Herbie Hancock’s solo is the least lyrical, in the sense of sounding like a vocal line; it comes more in little bursts of riffs. The left-hand voicings are probably the component I’m least sure of in the whole transcription; I wouldn’t be surprised if I accidentally put in something unidiomatic there. The style is really interesting to me, since my instinct when I try to improvise is still play something that sounds like a sax plus harmony, rather than this more interesting collections of riffs and stabs. The rising pattern of four triplets as he finishes is really tasty.
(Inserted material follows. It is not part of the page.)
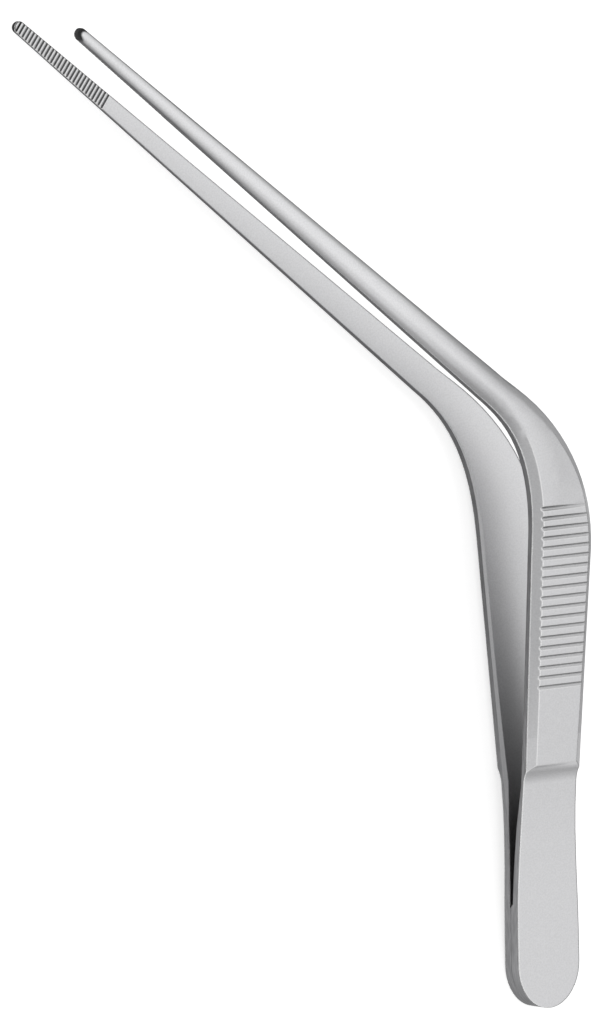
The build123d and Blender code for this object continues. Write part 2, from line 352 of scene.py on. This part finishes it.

I transcribed Ron Carter’s bass all the way through because I noticed that transcribing the bass is something that Ethan does, and I learned a lot from it that I’m sure will be useful for my left hand. It’s tough to hear the bass and sometimes he’s between pitches, so you may not agree with me about every note. In general I was impressed by how he was able to sustain interest but not distract from the soloing going on on top of him.